Cobolt got the specs on the cam. I have run this with a 456 gear and it run in the 790 80 range so hence the 373 to make it more driveable. The cam is a 10 1 compression camshaft so I would think I am ok on compression. Dart told me I still need more jetting. I think I should run in the low 7's at least in the 1/8. I have run several other s10'trucks with 355's and run a hell of a lot better then this 406.
I run a standard bore 400 with 5.56 rods, these camel hump heads and a crane 456/480 cam shaft turning it 5k and ran in the 750 760 range with a 373 and a 3k stall. The more I spend the slower I get.
Cobolt got the specs on the cam. I have run this with a 456 gear and it run in the 790 80 range so hence the 373 to make it more driveable. The cam is a 10 1 compression camshaft so I would think I am ok on compression. Dart told me I still need more jetting. I think I should run in the low 7's at least in the 1/8. I have run several other s10'trucks with 355's and run a hell of a lot better then this 406.
You say the 373 gear makes it more drivable, so the truck is street driven?
Once the combination is sorted out and tuned, mid 6 second 1/8 mile ET
is with in reach, this will reduce drivability. It all depends on what you want.
Here's what I would do, similar to what cobalt is saying.
Use the dart heads, mill them to get the compression back up. The limit here
will be the fuel up use. The engine will respond to the increase in
compression with your cam.
If not all ready done get a performance valve job done. This is not necessary
for the performance you are looking for but the benefits are worth the
money spent. Porting not needed to meet your goals.
I would go back to the 4.56 gear and switch to a 4500 stall. The limiting
factor here will be traction, target 60 foot times in the 1.4s.
If you make these changes the engine would then like a single plane intake
like a victor jr. The correct size headers are a must with an extended open
collector or free flowing exhaust. A good ignition is also needed.
You went in the right direction with the jet but went too far. I'm assuming
you run a power valve in the front, try 80 front 86 rear with a power valve
and tune from there for best mph at the stripe.
I run 350s in my camaros (high 6s in the 1/8th) but do a lot of work for others
that run 400s. The bigger engine will out perform the smaller one, you just
need to work on the combination and tuning.

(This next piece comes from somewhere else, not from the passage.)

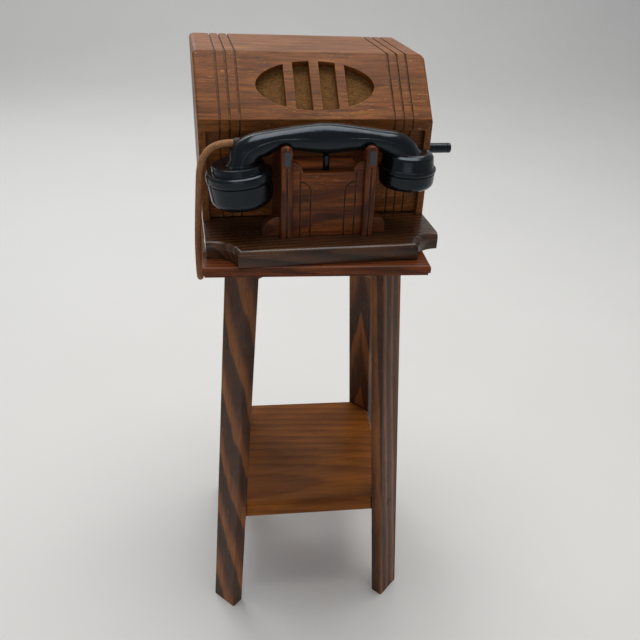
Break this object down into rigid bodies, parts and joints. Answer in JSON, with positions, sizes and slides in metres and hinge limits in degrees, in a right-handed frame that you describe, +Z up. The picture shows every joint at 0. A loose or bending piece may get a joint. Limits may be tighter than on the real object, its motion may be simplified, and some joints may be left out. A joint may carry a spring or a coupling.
{
  "type": "telephone",
  "caption": "Wooden magneto telephone with sloping cabinet, cradle handset, braided cord and side crank, on a splayed four-legged stand with a shelf.",
  "frame": {"origin": "on the floor, at the middle of the outer box of everything but the free cord", "axes": "+Z up, the telephone's front faces -Y, +X to the right of someone facing it"},
  "size_m": [0.2958, 0.3025, 0.6665],
  "materials": {
    "stand_wood": "satin",
    "leg_wood": "satin",
    "cabinet_wood": "gloss",
    "dark_wood": "satin",
    "black_resin": "gloss",
    "dark_inlay": "matte",
    "black_rubber": "matte",
    "braid": "matte",
    "cloth": "matte",
    "steel": "satin",
    "nickel": "satin",
    "brass": "satin",
    "bell_metal": "gloss",
    "iron": "satin",
    "magnet_steel": "satin",
    "winding": "matte",
    "can": "satin",
    "aluminium": "satin"
  },
  "bodies": {
    "telephone": {"stand_top": "stand_wood", "stand_leg_rear_right": "leg_wood", "stand_leg_rear_left": "leg_wood", "stand_leg_front_left": "leg_wood", "stand_leg_front_right": "leg_wood", "stand_shelf": "stand_wood", "corner_blocks": "stand_wood", "stand_screws": "steel", "leg_plugs": "dark_wood", "tray_board": "cabinet_wood", "side_left": "cabinet_wood", "side_right": "cabinet_wood", "top_board": "cabinet_wood", "slope_board": "cabinet_wood", "lower_panel": "cabinet_wood", "back_panel": "cabinet_wood", "back_screws": "brass", "glue_blocks": "stand_wood", "cabinet_screws": "steel", "grille_cloth": "cloth", "cloth_frame": "dark_wood", "cloth_tacks": "steel", "cradle_ear_left": "cabinet_wood", "cradle_ear_right": "cabinet_wood", "cradle_brackets": "cabinet_wood", "cradle_panel": "cabinet_wood", "cradle_plate": "cabinet_wood", "ear_inlays": "dark_inlay", "plunger_spring": "steel", "switch_bracket": "steel", "hook_contacts": "brass", "handset_cord": "braid", "cord_bushing": "black_rubber", "magneto_frame": "brass", "magneto_magnets": "magnet_steel", "pole_pieces": "iron", "crank_bush": "brass", "gongs": "bell_metal", "gong_fixings": "steel", "ringer_yoke": "steel", "ringer_coils": "winding", "induction_coil": "winding", "condenser": "can", "terminal_strip": "dark_inlay"},
    "handset": {"handset_handle": "black_resin", "transmitter_cap": "black_resin", "receiver_cap": "black_resin", "transmitter_capsule": "aluminium", "receiver_capsule": "aluminium", "handset_grommet": "black_rubber"},
    "hook_plunger": {"hook_plunger": "black_resin"},
    "crank": {"crank_arm": "nickel", "crank_shaft": "steel", "crank_gear": "brass", "knob_pin": "nickel"},
    "crank_knob": {"crank_knob": "black_resin"},
    "armature": {"armature": "iron", "armature_pinion": "steel"},
    "clapper": {"clapper": "steel"}
  },
  "joints": [
    {"name": "handset_lift", "type": "slide", "parent": "telephone", "child": "handset", "axis": [0, 0, 1], "range_m": [0, 0.08], "deforming": ["handset_cord"]},
    {"name": "hook_travel", "type": "slide", "parent": "telephone", "child": "hook_plunger", "axis": [0, 0, 1], "range_m": [0, 0.006], "stiffness_N_per_m": 60, "springref_m": 0.006, "deforming": ["plunger_spring"]},
    {"name": "crank_turn", "type": "hinge", "parent": "telephone", "child": "crank", "pos_m": [0.0962, 0.0182, 0.6117], "axis": [1, 0, 0], "continuous": true},
    {"name": "knob_spin", "type": "hinge", "parent": "crank", "child": "crank_knob", "pos_m": [0.1312, 0.0182, 0.5674], "axis": [1, 0, 0], "continuous": true},
    {"name": "armature_spin", "type": "hinge", "parent": "telephone", "child": "armature", "pos_m": [0.0702, 0.0182, 0.5835], "axis": [1, 0, 0], "continuous": true},
    {"name": "clapper_swing", "type": "hinge", "parent": "telephone", "child": "clapper", "pos_m": [-0.0568, 0.0922, 0.5622], "axis": [0, 1, 0], "range_deg": [-3, 3], "stiffness_Nm_per_rad": 0.005}
  ],
  "couplings": [
    {"joint": "hook_travel", "follows": "handset_lift", "ratio": 0.075},
    {"joint": "armature_spin", "follows": "crank_turn", "ratio": -3}
  ]
}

I'm basing my recommendations on this car, flat top 406 with a solid flat
tappet cam larger than the one you run. I ported the dart 215 heads with
64 cc chambers and victor jr intake. He runs a 5000+ stall and if I remember
correctly a 456 gear.
His 60 foot times are in the 1.3s; low 6 1/8th mile times and low 10s at well over
130 mph in the 1/4.
You can gain about 1/2 point in compression by going from a .038 head gasket to a .018.. You didnt say what you used so I dont know.. Biggest mistake I see people make on older cars that had steel shim head gaskets is replacing them with a standard Fel-pro when they do a rebuild, which cost them about 1/2 point in comp and then they wonder why its slower.
I ran 7 flat with a 355 that had a stock rotating assembly with 11-1 slugs, a cam that had a dur of .250 @ .050, Dart Iron Eagle heads (out of the box), Victor Jr intake an a Holley 800dp. In a 73 Camaro with 4.56 gears and only a 3000 stall..
No I did not, I can't get the hood on the truck if I do. I am painting it now and raised the suspension up 4" and I will put a 4" cowl hood on it this time and can try that. I have read that the 850 Dp is the worst carb holley has made. What has been your experiance with it? I replaced the tank and added an over sized inlet and I am replacing the fuel line and adding a electric pump with new filter.
YEP ^^^, if you want the worst Holley carb, a case could be made for the "so called" 950HP - ...yah, lets take a 750 main body, install an 850 baseplate on it, and market it as a 950...how does that add up?? Carb actualy flows about 820ish cfm.
Talking about the cowl- ever wonder why all of those aftermarket hoods have the cowl facing the wrong direction? Racers who put their own on usually face it the right way but its rare to find the aftermarket hoods done right.